Birisi çıkıp 1950 sonrası kamu bankacılığı uygulamalarının yol açtığı yolsuzluk ve etkinsizliği araştırsa karşımıza nasıl bir tablo çıkar, inanamazsınız.
1950 sonrası diyorum, daha önceki durum da kurumsal olarak farklı değil ama rakamlar çok daha mütevazi (!), ahlaki düzey de galiba çok daha iyi ama söylediğim gibi yolsuzluk meseleleri ahlaka emanet edilemezler, kurumsal çözüm gereklidir .
Bu son süreçlerde iki kamu kurumuna büyük rol düşüyor: Sayıştay ve Rekabet Kurulu.
Gereğinde bu kurumlar hukuksal-yargısal aktivizme de giderek Türkiye için çok önemli işler başarabilirler ama doğrusu hiç ama hiç umutlu değilim.
Bakalım kim, ne zaman kamu bankacılığı meselesine ve ürettiği sorunlara neşter atabilecek bu ülkede?
Tekraren hatırlatıyorum, kamu bankalarının kamu hizmeti adına yaptığı ya da yaptığını iddia ettiği işler arasında doğrudan bütçe üzerinden üretilemeyecek hiçbir kamu hizmeti yoktur.

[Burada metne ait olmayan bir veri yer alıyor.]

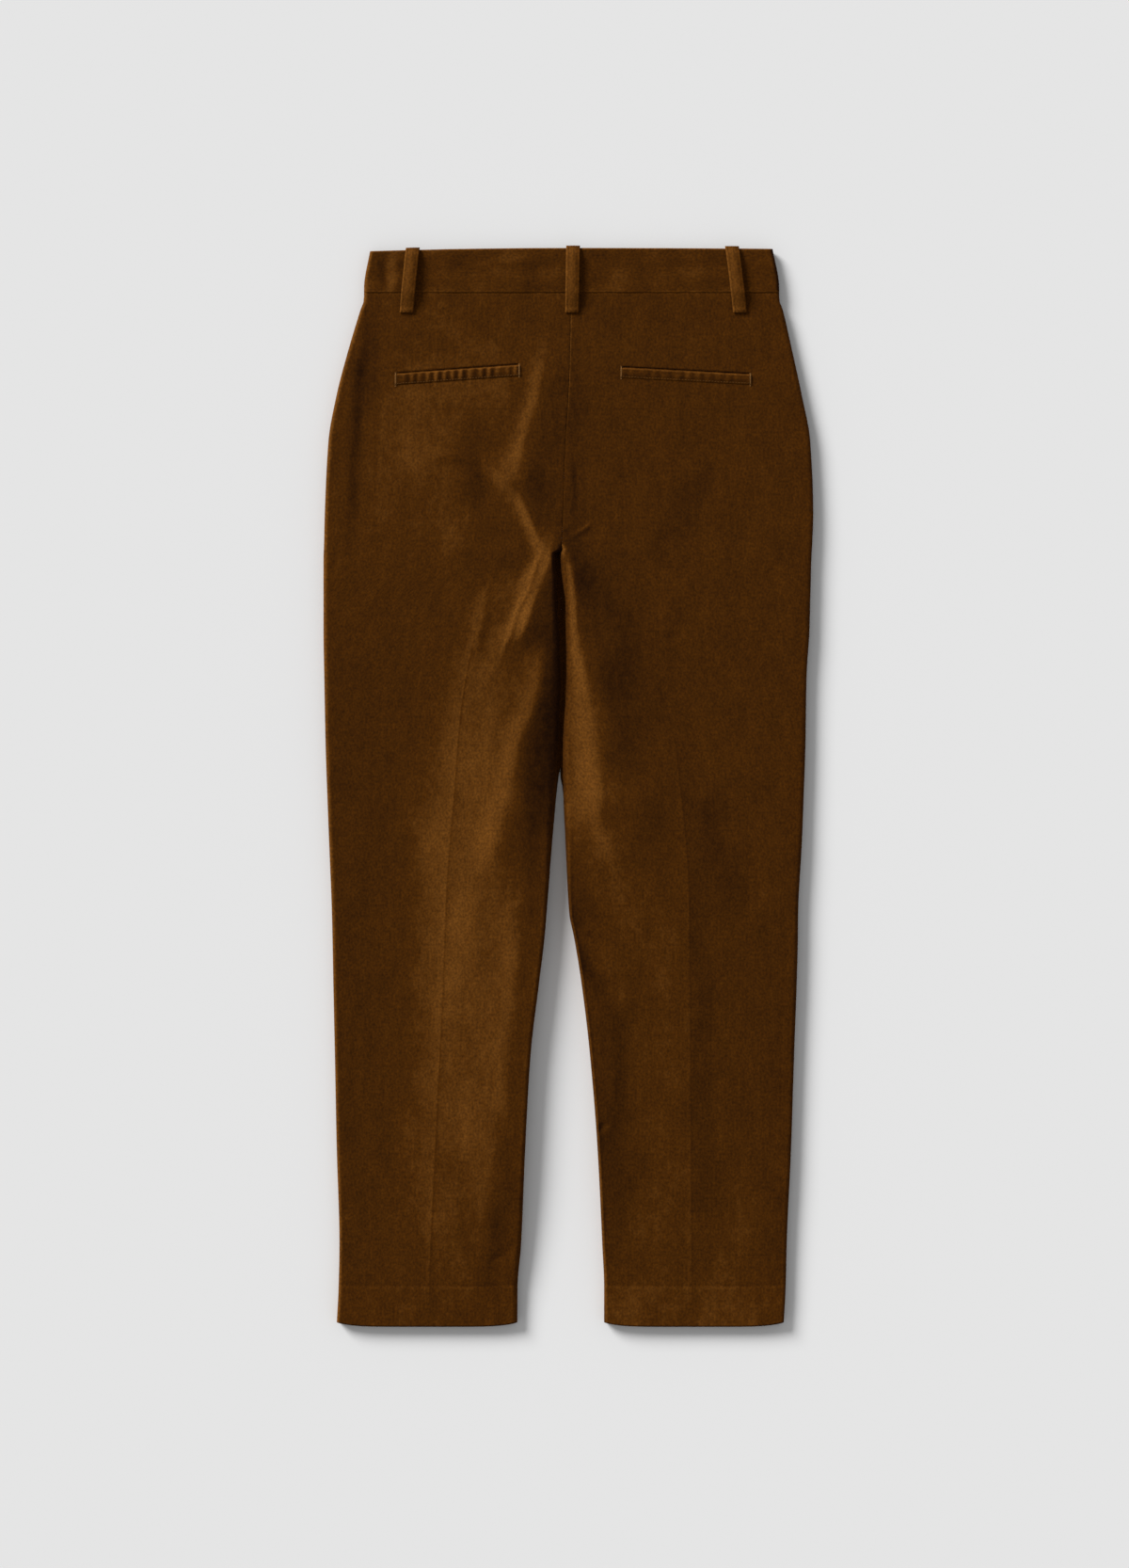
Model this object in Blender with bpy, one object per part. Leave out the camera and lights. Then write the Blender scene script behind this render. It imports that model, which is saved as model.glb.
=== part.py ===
"""Tapered fine-wale corduroy trousers, laid flat with the back uppermost.

The garment is built as it is sewn: two back panels, two front panels, a waistband in
three lengths, five belt loops, two pocket welts and a waist button. Every cloth piece is
a wall of real thickness. Left and right are the wearer's, +Y points to the waist, and
the underside of the fronts rests on the plane z = 0.
"""
import math
from collections import namedtuple

import bmesh
import bpy
import numpy as np

MM = 0.001                  # every size below is in millimetres, every mesh in metres

# ---------------------------------------------------------------- driving sizes
OUTSEAM = 1002.0            # waist edge to hem
BAND_DEPTH = 41.5           # finished depth of the waistband
CROTCH_DOWN = 280.0         # waist edge to the crotch point
CROTCH_DIVE = 8.0           # length over which the seat seam turns under
HEM_DEPTH = 38.0            # turn-up of the hem
HEM_SAG = 4.0               # middle of a hem below its corners
WAIST_DIP_LEFT = 3.0        # waist edge, left end below the centre back
WAIST_DIP_RIGHT = 0.8
CLOTH = 1.3                 # one layer of corduroy
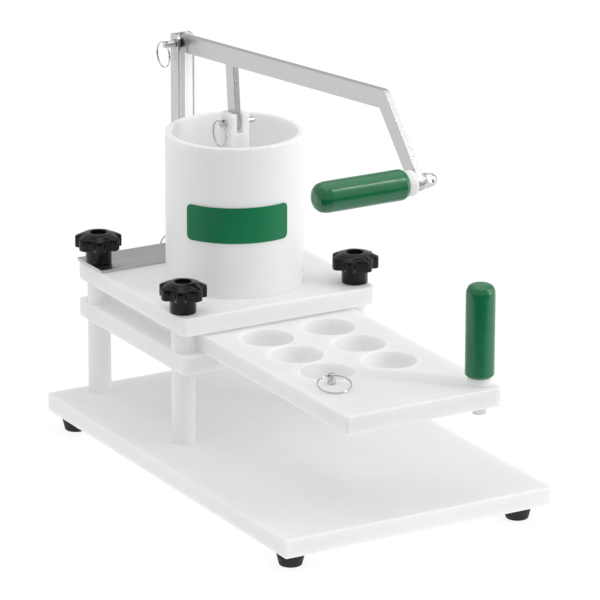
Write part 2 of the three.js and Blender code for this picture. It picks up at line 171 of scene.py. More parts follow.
def plate(loops, matrix=Matrix.Identity(4)):
    """Flat piece. loops: [(outline, profile)], the outer one first and then the holes."""
    verts, normals, faces, lows, tops = [], [], [], [], []
    for outline, profile in loops:
        m, base = len(outline), len(verts)
        for o, z, no, nz in profile:
            for x, y, nx, ny in outline:
                verts.append((x + nx * o, y + ny * o, z))
                normals.append((nx * no, ny * no, nz))
        for i in range(len(profile) - 1):
            for j in range(m):
                a, b = base + i * m + j, base + i * m + (j + 1) % m
                faces.append((a, b, b + m, a + m))
        lows.append(list(range(base, base + m)))
        tops.append(list(range(base + (len(profile) - 1) * m, base + len(profile) * m)))
    for rings, up in ((lows, -1), (tops, 1)):
        flat = [i for ring in rings for i in ring]
        for tri in tessellate_polygon([[Vector((verts[i][0], verts[i][1], 0)) for i in ring] for ring in rings]):
            a, b, c = (flat[k] for k in tri)
            area = ((verts[b][0] - verts[a][0]) * (verts[c][1] - verts[a][1])
                    - (verts[b][1] - verts[a][1]) * (verts[c][0] - verts[a][0]))
            if abs(area) < 1e-9:
                continue
            faces.append((a, b, c) if area * up > 0 else (a, c, b))
    return build(verts, faces, normals, matrix)


def lathe(profile, seg=72, matrix=Matrix.Identity(4), closed=False, step=15.0):
    """Turned piece about Z. profile: [(r, z, fillet)], from the axis to the axis or a closed loop."""
    if closed:
        pts = rounded(profile, True, step)
    else:
        r0, z0 = profile[0][:2]
        r1, z1 = profile[-1][:2]
        body = rounded(profile, False, step)
        first, last = body[0], body[-1]
        pts = [(r0, z0, 0.0, first[3] if abs(first[3]) > 0.5 else -1.0)] + body
        pts.append((r1, z1, 0.0, last[3] if abs(last[3]) > 0.5 else 1.0))
    verts, normals, faces, rows = [], [], [], []
    for r, z, nr, nz in pts:
        if r < 1e-6:
            rows.append([len(verts)] * seg)
            verts.append((0, 0, z))
            normals.append((0, 0, 1 if nz > 0 else -1))
            continue
        rows.append(list(range(len(verts), len(verts) + seg)))
        for j in range(seg):
            a = 2 * math.pi * j / seg
            verts.append((r * math.cos(a), r * math.sin(a), z))
            normals.append((nr * math.cos(a), nr * math.sin(a), nz))
    count = len(rows) if closed else len(rows) - 1
    for i in range(count):
        lo, hi = rows[i], rows[(i + 1) % len(rows)]
        for j in range(seg):
            k = (j + 1) % seg
            f = [lo[j], lo[k], hi[k], hi[j]]
            if lo[j] == lo[k]:
                f = [lo[j], hi[k], hi[j]]
            elif hi[j] == hi[k]:
                f = [lo[j], lo[k], hi[j]]
            faces.append(tuple(f))
    return build(verts, faces, normals, matrix)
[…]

Zaten, büyük yanlış bir bankadan kamu hizmeti beklemektir, bütçeler ise kamu hizmeti üretmek için vardırlar.
Kamu bankacılığının yaptığı her işin bütçeye devri şarttır.
Ama geriye bir-iki eksik kalır, o da yolsuzluklardır, kayırmacılıktır, israflardır.
Bütün mesele de, sağcısı, solcusu, ulusalcısı, milliyetçisi, siyasi islamcısı için bu eksik kalacaklardan vazgeçememe kararlı iradesidir.
En aptalca laf "ben gelirsem aynı kötü kurumsal yapıyı daha iyi idare ederim" lafıdır.